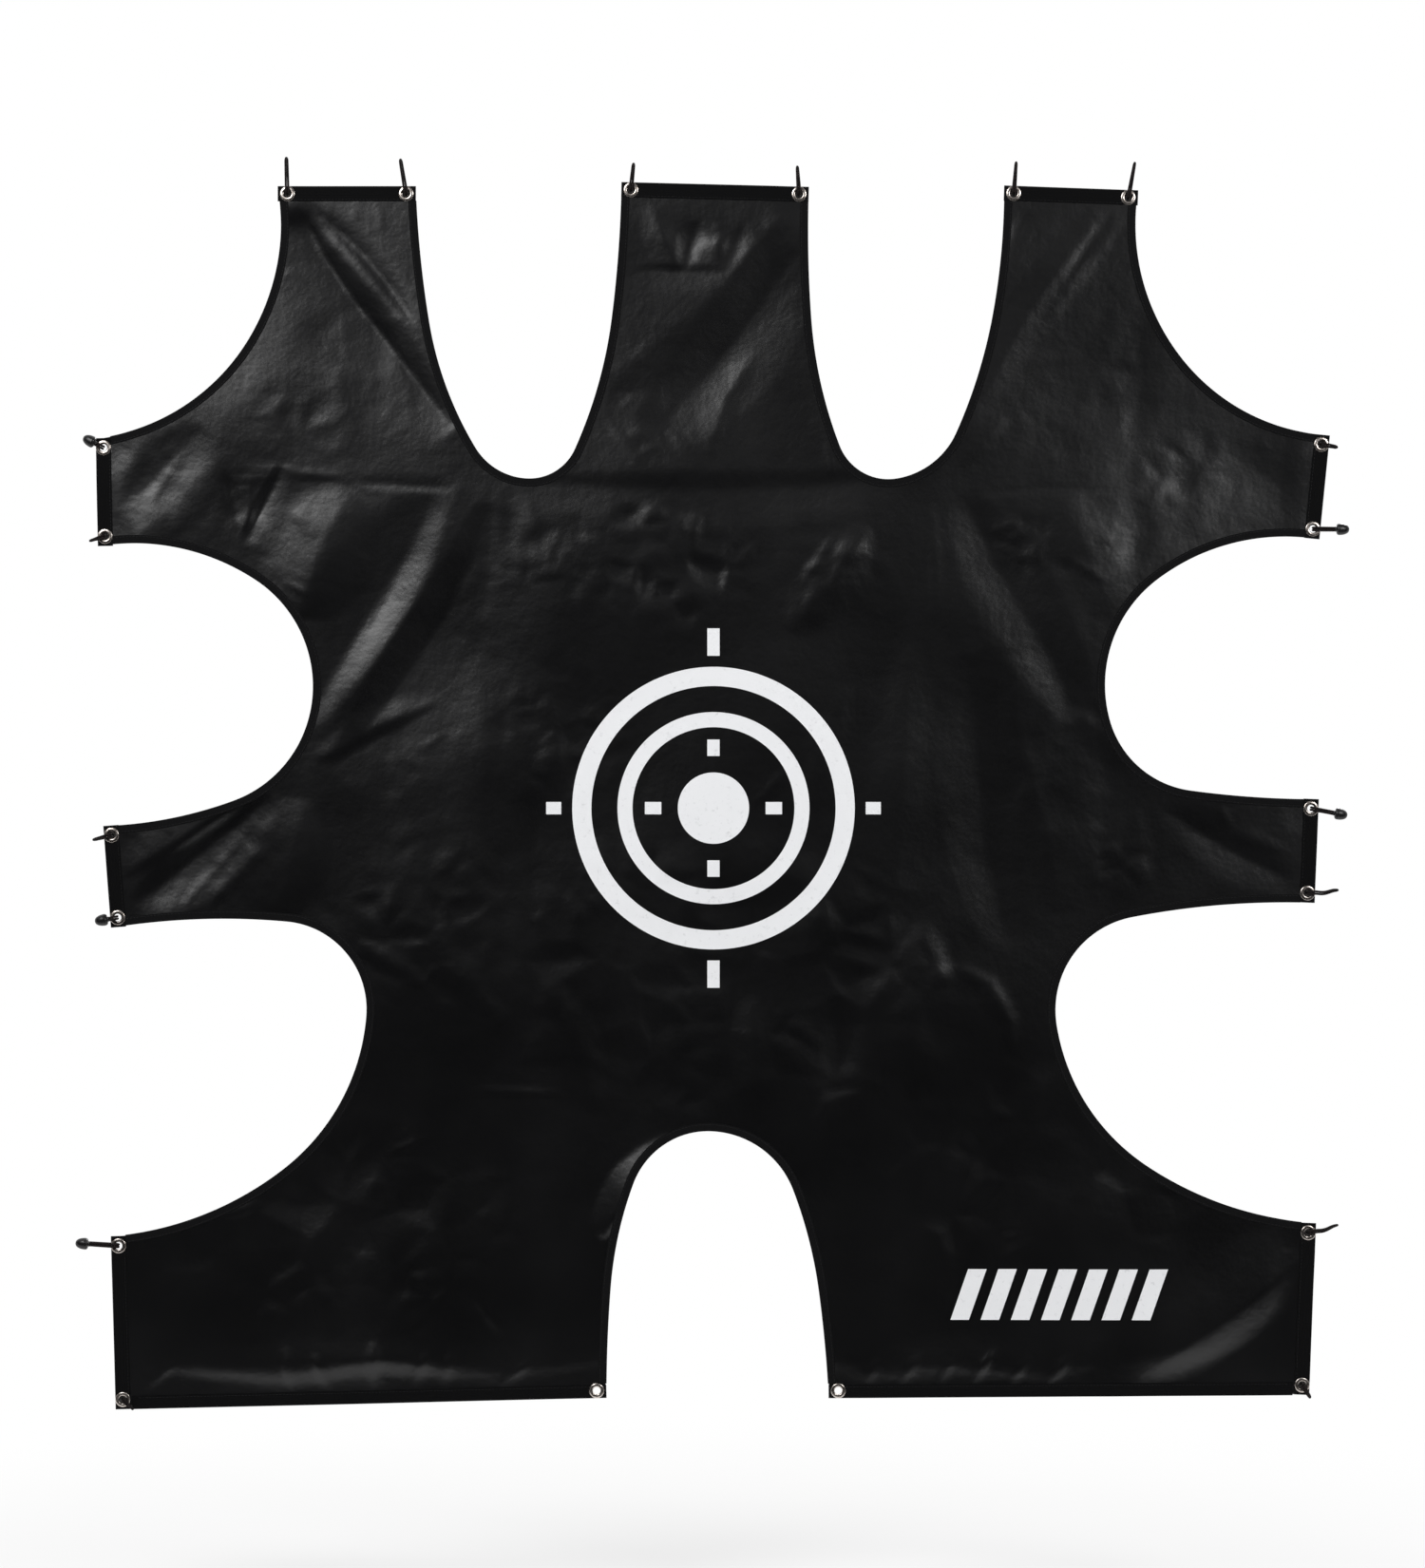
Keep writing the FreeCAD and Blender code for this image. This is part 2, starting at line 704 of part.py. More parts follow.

--

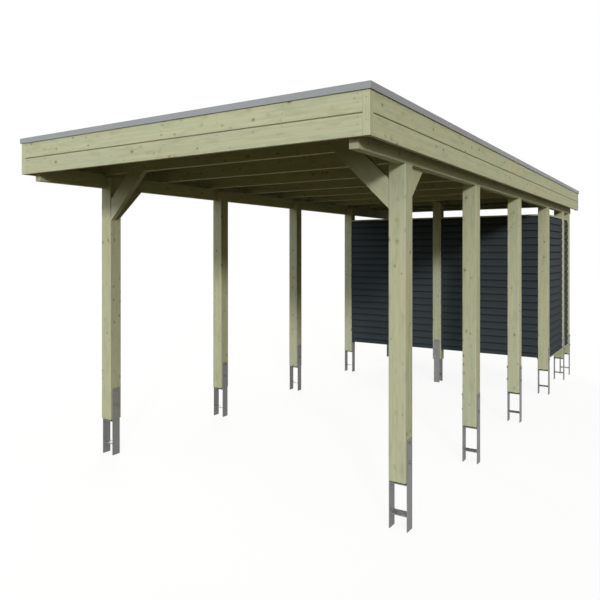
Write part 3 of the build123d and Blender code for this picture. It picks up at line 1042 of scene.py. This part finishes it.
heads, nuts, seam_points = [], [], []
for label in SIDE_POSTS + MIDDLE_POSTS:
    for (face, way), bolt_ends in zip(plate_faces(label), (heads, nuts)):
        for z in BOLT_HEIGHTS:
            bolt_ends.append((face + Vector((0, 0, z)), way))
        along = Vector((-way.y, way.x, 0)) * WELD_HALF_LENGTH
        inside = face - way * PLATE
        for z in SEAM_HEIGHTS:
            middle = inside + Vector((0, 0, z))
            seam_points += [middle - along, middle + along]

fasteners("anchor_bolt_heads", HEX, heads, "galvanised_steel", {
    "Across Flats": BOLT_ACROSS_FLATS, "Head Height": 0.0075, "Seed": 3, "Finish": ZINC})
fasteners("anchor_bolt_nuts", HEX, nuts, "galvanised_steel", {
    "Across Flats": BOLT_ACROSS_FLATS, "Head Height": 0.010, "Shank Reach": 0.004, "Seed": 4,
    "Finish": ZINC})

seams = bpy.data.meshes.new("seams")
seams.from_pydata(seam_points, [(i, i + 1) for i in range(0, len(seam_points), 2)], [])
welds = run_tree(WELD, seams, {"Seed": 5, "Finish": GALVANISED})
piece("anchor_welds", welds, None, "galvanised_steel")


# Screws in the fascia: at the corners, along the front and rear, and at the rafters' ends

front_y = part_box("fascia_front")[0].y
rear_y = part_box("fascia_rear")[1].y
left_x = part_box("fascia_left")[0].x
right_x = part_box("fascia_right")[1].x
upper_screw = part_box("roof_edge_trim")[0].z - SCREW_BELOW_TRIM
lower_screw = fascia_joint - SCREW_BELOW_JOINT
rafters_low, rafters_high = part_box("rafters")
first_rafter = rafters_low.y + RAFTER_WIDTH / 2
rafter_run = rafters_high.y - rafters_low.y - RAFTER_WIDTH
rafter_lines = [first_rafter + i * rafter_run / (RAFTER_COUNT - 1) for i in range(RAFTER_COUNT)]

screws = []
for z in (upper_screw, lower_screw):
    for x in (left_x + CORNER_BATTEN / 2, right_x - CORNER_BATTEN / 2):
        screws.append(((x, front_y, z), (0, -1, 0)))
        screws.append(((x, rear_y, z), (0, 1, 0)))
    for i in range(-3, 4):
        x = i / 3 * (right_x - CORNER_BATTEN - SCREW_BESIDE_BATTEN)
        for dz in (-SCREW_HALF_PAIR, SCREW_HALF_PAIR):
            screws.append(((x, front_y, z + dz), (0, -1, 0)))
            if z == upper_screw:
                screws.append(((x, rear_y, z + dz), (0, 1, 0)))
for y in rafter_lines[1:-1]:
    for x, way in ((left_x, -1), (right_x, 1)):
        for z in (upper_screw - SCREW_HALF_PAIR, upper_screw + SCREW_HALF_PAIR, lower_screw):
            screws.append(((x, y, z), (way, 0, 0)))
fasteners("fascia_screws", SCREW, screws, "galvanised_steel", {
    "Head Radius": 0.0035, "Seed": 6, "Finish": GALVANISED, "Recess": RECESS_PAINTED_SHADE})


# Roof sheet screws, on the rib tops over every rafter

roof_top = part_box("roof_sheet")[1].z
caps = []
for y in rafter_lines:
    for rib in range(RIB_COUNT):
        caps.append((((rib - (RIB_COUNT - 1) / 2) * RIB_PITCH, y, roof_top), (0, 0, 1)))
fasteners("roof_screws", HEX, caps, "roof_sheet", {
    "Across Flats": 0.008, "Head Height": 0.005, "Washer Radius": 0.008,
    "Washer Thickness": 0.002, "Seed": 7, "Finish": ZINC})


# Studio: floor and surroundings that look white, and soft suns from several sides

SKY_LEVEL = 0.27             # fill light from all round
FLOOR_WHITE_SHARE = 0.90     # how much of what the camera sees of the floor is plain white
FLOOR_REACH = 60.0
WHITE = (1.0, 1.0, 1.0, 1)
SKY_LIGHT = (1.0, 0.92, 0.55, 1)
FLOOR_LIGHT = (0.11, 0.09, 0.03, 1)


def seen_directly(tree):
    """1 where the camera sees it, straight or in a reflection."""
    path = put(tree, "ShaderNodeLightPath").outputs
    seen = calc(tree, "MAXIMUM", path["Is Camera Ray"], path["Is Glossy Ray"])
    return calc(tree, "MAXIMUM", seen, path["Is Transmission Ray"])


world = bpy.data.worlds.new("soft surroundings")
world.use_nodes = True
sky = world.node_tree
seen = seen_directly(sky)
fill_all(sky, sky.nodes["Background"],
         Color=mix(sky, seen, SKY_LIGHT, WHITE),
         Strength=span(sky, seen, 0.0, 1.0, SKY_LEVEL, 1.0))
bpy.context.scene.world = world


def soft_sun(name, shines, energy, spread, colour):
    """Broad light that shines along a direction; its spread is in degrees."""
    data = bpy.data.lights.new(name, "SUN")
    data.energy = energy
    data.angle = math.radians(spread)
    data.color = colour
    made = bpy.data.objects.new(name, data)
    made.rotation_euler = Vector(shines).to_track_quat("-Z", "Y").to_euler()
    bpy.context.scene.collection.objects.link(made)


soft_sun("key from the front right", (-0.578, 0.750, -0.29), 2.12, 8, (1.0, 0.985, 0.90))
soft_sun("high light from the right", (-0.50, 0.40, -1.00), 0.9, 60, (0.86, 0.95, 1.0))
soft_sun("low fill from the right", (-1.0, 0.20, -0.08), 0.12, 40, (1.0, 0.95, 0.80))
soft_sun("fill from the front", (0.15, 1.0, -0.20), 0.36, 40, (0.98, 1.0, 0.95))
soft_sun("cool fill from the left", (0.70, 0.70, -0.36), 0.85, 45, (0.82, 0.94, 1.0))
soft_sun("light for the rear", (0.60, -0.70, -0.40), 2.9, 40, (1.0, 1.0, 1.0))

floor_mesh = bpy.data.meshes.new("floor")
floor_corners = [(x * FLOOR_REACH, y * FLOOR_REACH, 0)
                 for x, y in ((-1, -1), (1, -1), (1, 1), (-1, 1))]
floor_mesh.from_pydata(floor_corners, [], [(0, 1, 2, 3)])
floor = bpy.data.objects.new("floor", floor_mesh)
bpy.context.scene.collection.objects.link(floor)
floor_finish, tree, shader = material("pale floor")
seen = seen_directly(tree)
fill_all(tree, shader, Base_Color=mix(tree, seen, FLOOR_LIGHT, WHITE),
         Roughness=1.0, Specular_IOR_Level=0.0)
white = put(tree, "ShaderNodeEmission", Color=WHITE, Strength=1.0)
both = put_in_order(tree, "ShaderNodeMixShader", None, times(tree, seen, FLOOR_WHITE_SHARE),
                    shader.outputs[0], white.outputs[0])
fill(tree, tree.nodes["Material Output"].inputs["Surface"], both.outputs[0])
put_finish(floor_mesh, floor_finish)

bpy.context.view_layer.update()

==

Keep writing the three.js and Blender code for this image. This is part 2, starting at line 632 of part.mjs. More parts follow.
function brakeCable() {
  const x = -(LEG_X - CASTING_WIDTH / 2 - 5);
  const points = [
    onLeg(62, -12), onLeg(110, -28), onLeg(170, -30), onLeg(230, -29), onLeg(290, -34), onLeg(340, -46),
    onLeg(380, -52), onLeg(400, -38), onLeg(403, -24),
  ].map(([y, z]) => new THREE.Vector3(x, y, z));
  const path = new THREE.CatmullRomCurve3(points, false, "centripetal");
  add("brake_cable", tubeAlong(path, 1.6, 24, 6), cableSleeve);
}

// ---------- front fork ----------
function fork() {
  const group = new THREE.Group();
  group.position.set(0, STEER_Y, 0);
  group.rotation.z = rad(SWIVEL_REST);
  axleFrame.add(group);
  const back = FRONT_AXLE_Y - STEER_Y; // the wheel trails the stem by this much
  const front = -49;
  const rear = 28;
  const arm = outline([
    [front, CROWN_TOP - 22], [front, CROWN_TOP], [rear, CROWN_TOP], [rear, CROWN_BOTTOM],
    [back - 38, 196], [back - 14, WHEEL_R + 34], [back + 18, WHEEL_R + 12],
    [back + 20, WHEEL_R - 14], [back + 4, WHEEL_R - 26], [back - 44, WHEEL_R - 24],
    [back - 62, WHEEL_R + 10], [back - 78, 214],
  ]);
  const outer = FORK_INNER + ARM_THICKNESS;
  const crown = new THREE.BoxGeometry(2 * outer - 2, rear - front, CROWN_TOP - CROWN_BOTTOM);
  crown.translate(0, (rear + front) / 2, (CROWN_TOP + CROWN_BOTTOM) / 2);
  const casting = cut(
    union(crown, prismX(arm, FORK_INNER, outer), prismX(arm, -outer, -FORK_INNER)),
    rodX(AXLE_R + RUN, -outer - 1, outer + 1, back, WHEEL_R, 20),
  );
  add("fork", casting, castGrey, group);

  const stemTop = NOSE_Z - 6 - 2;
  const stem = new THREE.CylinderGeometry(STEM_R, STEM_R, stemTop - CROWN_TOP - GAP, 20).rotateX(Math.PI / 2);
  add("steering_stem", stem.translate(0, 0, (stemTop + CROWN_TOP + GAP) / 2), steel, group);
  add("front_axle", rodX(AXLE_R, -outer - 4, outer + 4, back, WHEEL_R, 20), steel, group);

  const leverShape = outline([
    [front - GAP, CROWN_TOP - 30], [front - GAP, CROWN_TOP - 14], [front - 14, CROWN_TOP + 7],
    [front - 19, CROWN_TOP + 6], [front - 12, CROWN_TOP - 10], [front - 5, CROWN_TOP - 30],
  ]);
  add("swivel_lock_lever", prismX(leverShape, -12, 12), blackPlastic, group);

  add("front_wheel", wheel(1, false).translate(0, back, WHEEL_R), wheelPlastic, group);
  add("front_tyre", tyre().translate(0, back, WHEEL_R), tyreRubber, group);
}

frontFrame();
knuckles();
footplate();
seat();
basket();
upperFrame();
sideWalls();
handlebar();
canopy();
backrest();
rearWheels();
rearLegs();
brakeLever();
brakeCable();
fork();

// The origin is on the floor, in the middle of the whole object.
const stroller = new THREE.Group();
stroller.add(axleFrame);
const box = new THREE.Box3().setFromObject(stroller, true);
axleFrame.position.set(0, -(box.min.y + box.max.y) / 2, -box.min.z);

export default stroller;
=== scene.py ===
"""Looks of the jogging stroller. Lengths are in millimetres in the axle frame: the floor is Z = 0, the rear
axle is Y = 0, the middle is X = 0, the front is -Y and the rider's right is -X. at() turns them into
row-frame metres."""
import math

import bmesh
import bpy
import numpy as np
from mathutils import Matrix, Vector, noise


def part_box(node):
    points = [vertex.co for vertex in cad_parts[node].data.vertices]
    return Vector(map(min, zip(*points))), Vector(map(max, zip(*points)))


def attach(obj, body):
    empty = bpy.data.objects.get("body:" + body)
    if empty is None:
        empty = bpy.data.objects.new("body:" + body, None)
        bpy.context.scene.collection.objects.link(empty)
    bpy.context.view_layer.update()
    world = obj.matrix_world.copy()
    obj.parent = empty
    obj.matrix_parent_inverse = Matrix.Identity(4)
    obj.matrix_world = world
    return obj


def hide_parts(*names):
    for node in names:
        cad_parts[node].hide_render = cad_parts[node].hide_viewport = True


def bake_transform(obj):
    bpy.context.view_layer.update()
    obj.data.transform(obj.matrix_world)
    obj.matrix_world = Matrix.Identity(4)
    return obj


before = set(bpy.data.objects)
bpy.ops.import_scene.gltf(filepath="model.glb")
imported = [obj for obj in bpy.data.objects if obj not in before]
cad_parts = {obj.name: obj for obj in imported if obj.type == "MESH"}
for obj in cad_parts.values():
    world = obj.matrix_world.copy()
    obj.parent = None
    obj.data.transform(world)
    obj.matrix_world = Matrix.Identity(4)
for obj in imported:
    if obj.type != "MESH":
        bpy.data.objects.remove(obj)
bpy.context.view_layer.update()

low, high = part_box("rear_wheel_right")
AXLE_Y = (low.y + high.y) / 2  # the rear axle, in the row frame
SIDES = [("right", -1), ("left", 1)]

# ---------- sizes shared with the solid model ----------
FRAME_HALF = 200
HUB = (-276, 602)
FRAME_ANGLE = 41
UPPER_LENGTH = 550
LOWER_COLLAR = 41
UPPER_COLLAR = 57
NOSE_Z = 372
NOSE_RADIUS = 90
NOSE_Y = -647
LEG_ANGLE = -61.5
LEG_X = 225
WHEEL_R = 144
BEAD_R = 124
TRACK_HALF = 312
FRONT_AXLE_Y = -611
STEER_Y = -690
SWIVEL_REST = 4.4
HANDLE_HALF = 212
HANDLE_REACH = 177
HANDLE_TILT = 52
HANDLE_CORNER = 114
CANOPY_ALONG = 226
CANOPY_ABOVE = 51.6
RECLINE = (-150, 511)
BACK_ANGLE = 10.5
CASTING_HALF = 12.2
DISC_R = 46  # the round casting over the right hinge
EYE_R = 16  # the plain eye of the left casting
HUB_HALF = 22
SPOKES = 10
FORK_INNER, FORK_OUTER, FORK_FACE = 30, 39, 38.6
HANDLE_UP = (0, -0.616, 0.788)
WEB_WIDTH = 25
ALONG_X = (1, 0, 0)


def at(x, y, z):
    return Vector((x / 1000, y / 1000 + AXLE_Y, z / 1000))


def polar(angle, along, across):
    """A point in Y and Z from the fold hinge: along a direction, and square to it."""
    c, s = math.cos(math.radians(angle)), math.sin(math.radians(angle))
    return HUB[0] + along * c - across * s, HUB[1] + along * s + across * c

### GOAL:
Produce only the lines from the line containing "const stemTop = NOSE_Z - 6 - 2;" through the line containing "for node in", inclusive of both, exactly as they stand in the entries above.

### WRITTEN ANSWER:
  const stemTop = NOSE_Z - 6 - 2;
  const stem = new THREE.CylinderGeometry(STEM_R, STEM_R, stemTop - CROWN_TOP - GAP, 20).rotateX(Math.PI / 2);
  add("steering_stem", stem.translate(0, 0, (stemTop + CROWN_TOP + GAP) / 2), steel, group);
  add("front_axle", rodX(AXLE_R, -outer - 4, outer + 4, back, WHEEL_R, 20), steel, group);

  const leverShape = outline([
    [front - GAP, CROWN_TOP - 30], [front - GAP, CROWN_TOP - 14], [front - 14, CROWN_TOP + 7],
    [front - 19, CROWN_TOP + 6], [front - 12, CROWN_TOP - 10], [front - 5, CROWN_TOP - 30],
  ]);
  add("swivel_lock_lever", prismX(leverShape, -12, 12), blackPlastic, group);

  add("front_wheel", wheel(1, false).translate(0, back, WHEEL_R), wheelPlastic, group);
  add("front_tyre", tyre().translate(0, back, WHEEL_R), tyreRubber, group);
}

frontFrame();
knuckles();
footplate();
seat();
basket();
upperFrame();
sideWalls();
handlebar();
canopy();
backrest();
rearWheels();
rearLegs();
brakeLever();
brakeCable();
fork();

// The origin is on the floor, in the middle of the whole object.
const stroller = new THREE.Group();
stroller.add(axleFrame);
const box = new THREE.Box3().setFromObject(stroller, true);
axleFrame.position.set(0, -(box.min.y + box.max.y) / 2, -box.min.z);

export default stroller;
=== scene.py ===
"""Looks of the jogging stroller. Lengths are in millimetres in the axle frame: the floor is Z = 0, the rear
axle is Y = 0, the middle is X = 0, the front is -Y and the rider's right is -X. at() turns them into
row-frame metres."""
import math

import bmesh
import bpy
import numpy as np
from mathutils import Matrix, Vector, noise


def part_box(node):
    points = [vertex.co for vertex in cad_parts[node].data.vertices]
    return Vector(map(min, zip(*points))), Vector(map(max, zip(*points)))


def attach(obj, body):
    empty = bpy.data.objects.get("body:" + body)
    if empty is None:
        empty = bpy.data.objects.new("body:" + body, None)
        bpy.context.scene.collection.objects.link(empty)
    bpy.context.view_layer.update()
    world = obj.matrix_world.copy()
    obj.parent = empty
    obj.matrix_parent_inverse = Matrix.Identity(4)
    obj.matrix_world = world
    return obj


def hide_parts(*names):
    for node in names:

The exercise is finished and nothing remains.